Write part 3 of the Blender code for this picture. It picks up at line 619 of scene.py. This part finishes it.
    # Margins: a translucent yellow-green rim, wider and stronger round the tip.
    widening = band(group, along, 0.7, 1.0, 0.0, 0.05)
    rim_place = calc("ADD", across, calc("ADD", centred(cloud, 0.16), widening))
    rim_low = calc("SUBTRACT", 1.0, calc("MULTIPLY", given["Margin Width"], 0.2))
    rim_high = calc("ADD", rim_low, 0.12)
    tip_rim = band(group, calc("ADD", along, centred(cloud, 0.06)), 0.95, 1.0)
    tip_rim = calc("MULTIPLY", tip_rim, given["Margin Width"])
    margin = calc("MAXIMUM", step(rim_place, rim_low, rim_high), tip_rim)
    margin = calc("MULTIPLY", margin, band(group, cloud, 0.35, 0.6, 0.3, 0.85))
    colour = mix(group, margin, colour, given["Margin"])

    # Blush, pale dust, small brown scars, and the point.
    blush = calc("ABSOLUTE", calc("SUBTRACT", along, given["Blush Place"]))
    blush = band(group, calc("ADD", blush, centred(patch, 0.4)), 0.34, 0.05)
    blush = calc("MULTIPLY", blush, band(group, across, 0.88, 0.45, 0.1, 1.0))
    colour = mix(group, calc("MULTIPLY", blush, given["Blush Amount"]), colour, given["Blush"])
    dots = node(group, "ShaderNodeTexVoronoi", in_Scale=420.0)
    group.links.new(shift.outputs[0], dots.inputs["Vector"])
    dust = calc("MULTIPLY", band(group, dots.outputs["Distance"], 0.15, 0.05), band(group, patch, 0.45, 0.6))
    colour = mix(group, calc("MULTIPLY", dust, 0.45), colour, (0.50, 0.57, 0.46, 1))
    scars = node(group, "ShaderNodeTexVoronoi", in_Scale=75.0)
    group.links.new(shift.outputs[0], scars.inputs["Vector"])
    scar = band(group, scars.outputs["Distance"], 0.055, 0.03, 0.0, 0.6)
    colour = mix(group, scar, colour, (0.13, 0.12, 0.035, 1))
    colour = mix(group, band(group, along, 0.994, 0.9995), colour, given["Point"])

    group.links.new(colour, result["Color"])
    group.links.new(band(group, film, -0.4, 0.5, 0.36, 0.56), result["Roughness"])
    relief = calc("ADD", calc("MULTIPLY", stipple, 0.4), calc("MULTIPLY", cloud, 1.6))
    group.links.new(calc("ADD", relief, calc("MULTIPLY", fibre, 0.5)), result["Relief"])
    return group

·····

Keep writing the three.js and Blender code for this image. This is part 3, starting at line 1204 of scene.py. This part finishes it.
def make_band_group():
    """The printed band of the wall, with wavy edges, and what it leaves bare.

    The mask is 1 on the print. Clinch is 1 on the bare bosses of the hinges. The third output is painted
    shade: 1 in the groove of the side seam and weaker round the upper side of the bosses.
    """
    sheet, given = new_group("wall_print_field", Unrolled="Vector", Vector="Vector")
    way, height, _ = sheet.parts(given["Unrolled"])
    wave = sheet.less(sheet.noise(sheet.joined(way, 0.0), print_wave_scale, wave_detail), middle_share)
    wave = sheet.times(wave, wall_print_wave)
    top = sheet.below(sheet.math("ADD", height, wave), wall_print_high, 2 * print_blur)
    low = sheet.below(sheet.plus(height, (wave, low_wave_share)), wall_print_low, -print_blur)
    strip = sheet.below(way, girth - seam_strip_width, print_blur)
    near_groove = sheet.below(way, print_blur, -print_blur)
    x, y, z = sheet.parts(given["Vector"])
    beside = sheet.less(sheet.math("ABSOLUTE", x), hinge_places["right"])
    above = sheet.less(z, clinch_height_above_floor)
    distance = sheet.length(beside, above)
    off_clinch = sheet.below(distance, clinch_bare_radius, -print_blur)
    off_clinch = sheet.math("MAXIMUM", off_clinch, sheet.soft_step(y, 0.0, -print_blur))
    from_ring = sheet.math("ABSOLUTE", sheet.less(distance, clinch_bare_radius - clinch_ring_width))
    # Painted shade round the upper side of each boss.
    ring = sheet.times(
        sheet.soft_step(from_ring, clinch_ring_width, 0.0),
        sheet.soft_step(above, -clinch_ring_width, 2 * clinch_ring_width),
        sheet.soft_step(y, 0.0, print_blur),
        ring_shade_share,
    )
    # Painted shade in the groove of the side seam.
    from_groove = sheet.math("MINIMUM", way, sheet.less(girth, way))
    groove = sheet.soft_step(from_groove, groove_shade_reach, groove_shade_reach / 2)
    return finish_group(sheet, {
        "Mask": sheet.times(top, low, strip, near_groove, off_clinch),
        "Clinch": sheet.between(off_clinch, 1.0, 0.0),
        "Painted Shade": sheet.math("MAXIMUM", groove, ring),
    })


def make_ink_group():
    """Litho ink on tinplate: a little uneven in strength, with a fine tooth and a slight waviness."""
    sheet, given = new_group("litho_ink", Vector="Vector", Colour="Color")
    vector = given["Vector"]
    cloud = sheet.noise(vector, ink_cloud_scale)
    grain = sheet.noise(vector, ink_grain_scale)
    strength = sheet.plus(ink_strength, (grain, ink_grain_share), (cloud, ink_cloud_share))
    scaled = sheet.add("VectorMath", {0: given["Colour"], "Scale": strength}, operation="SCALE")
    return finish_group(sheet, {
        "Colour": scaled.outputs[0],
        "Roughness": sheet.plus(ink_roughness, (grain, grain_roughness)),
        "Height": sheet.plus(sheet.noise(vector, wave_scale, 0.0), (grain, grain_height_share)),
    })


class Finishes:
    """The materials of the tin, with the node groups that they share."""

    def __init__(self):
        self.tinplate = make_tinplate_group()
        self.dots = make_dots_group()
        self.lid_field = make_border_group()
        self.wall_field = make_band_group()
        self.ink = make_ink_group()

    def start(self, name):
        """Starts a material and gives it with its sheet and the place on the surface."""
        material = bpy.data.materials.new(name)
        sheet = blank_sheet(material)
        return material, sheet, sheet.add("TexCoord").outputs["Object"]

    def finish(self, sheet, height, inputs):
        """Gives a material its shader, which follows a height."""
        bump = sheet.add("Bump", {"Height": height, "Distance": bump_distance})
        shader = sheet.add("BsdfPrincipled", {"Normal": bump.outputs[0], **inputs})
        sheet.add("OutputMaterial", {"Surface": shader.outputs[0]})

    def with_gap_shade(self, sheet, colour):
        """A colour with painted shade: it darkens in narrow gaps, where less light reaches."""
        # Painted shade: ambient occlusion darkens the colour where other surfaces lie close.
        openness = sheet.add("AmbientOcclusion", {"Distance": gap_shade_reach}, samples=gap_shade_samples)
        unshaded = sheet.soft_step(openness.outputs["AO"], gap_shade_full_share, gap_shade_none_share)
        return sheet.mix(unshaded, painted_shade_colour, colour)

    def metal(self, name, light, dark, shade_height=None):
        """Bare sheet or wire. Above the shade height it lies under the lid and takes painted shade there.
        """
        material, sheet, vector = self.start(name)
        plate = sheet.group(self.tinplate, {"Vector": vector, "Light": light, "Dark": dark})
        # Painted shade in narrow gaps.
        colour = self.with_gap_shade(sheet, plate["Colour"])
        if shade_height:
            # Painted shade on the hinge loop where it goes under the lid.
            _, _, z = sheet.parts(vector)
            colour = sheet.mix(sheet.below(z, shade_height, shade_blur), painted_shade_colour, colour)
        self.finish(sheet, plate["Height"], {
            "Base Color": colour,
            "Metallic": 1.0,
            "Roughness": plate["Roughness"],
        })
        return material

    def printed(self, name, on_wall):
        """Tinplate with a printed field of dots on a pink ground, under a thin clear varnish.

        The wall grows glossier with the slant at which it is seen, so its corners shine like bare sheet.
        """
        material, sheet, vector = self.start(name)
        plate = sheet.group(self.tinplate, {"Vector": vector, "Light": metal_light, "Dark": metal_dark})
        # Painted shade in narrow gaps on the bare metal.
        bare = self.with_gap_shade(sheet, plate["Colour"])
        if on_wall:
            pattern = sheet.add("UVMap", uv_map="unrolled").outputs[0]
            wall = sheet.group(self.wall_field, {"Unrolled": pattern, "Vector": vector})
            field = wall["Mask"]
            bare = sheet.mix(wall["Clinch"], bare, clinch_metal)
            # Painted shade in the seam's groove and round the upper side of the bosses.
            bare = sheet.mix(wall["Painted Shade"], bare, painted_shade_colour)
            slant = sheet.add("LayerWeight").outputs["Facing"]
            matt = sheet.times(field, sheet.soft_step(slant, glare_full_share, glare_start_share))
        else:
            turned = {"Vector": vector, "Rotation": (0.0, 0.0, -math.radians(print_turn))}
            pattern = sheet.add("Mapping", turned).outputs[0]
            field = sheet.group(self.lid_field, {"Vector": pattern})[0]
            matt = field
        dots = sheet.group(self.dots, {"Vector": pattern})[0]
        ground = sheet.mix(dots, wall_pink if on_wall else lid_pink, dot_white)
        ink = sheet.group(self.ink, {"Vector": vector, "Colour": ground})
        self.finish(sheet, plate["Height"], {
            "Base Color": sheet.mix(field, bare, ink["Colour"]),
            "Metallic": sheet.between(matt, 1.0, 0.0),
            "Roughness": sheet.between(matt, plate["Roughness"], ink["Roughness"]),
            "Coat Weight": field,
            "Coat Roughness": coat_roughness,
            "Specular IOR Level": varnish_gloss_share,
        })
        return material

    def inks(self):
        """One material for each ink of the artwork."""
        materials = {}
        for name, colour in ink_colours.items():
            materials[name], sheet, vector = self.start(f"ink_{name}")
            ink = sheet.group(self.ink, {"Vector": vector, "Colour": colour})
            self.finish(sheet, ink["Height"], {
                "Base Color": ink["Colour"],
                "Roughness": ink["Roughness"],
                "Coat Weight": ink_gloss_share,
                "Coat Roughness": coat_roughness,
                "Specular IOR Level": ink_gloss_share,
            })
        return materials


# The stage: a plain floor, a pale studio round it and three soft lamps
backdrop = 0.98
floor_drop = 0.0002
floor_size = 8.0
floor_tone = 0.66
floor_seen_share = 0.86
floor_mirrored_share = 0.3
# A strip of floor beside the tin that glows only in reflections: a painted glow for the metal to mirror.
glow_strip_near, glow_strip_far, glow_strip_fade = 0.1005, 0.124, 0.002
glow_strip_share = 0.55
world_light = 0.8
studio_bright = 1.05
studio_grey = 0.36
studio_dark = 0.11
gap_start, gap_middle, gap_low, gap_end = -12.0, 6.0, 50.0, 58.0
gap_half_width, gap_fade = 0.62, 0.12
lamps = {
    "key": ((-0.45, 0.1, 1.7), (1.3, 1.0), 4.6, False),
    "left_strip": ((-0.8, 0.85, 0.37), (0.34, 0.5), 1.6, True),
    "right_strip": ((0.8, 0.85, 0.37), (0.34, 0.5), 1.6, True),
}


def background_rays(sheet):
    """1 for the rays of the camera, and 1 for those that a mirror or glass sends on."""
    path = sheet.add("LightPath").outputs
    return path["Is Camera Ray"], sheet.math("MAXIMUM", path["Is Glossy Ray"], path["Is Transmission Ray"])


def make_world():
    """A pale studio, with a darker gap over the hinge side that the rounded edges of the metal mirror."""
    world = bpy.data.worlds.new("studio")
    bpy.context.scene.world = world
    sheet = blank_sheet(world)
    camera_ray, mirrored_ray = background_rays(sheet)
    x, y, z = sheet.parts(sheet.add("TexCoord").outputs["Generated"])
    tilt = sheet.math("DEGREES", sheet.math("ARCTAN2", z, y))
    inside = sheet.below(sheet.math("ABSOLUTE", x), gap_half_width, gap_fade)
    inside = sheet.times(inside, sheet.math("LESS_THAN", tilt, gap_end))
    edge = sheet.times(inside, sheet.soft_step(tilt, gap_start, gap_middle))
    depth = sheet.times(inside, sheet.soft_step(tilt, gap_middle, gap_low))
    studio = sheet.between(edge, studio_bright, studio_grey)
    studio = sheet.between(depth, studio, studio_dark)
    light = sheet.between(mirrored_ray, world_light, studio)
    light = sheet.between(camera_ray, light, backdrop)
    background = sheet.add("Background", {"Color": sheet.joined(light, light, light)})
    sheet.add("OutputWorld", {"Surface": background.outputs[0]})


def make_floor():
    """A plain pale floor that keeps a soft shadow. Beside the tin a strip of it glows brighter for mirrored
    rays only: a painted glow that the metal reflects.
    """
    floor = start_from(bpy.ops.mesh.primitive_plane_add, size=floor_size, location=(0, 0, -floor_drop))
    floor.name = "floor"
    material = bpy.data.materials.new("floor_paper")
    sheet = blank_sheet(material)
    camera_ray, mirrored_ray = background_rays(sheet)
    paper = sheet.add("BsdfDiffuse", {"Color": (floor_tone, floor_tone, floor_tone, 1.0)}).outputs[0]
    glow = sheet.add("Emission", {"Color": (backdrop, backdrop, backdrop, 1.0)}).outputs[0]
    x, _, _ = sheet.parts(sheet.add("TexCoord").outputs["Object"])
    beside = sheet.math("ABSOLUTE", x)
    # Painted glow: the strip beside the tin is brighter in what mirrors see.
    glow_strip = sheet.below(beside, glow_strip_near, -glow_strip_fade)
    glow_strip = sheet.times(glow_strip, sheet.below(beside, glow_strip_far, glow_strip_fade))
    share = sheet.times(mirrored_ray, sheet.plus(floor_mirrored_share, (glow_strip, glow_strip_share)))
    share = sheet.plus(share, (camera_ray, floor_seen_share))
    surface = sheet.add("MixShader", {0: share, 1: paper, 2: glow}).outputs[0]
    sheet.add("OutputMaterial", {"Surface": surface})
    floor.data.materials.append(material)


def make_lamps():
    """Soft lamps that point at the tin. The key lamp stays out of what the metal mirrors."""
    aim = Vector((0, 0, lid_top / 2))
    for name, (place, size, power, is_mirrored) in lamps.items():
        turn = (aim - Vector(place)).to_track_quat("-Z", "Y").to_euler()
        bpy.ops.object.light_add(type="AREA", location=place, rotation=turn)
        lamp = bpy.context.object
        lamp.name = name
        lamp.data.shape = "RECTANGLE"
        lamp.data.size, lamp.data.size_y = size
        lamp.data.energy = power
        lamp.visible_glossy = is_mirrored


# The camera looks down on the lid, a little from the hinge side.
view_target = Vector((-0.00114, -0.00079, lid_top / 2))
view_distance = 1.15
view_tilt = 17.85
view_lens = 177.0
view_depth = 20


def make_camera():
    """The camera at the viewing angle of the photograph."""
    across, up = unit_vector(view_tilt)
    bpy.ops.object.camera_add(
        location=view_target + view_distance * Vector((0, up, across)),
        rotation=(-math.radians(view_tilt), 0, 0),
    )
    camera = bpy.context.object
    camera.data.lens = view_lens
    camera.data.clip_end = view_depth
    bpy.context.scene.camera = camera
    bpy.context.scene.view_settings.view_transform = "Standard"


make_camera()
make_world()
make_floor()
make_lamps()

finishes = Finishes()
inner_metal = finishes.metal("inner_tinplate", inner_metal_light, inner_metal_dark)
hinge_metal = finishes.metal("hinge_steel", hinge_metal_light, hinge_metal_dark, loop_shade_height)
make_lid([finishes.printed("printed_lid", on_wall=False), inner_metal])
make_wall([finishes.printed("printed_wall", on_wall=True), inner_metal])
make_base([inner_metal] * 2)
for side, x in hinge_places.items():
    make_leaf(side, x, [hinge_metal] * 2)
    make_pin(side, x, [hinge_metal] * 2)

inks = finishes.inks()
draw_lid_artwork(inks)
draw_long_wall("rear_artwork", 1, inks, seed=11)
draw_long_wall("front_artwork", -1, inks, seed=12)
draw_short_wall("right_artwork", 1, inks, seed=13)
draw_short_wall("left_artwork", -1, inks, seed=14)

·····

From the records above, quote only the lines running from the line with "Keep writing the" to the line with "it leaves bare.", both lines included.

Keep writing the three.js and Blender code for this image. This is part 3, starting at line 1204 of scene.py. This part finishes it.
def make_band_group():
    """The printed band of the wall, with wavy edges, and what it leaves bare.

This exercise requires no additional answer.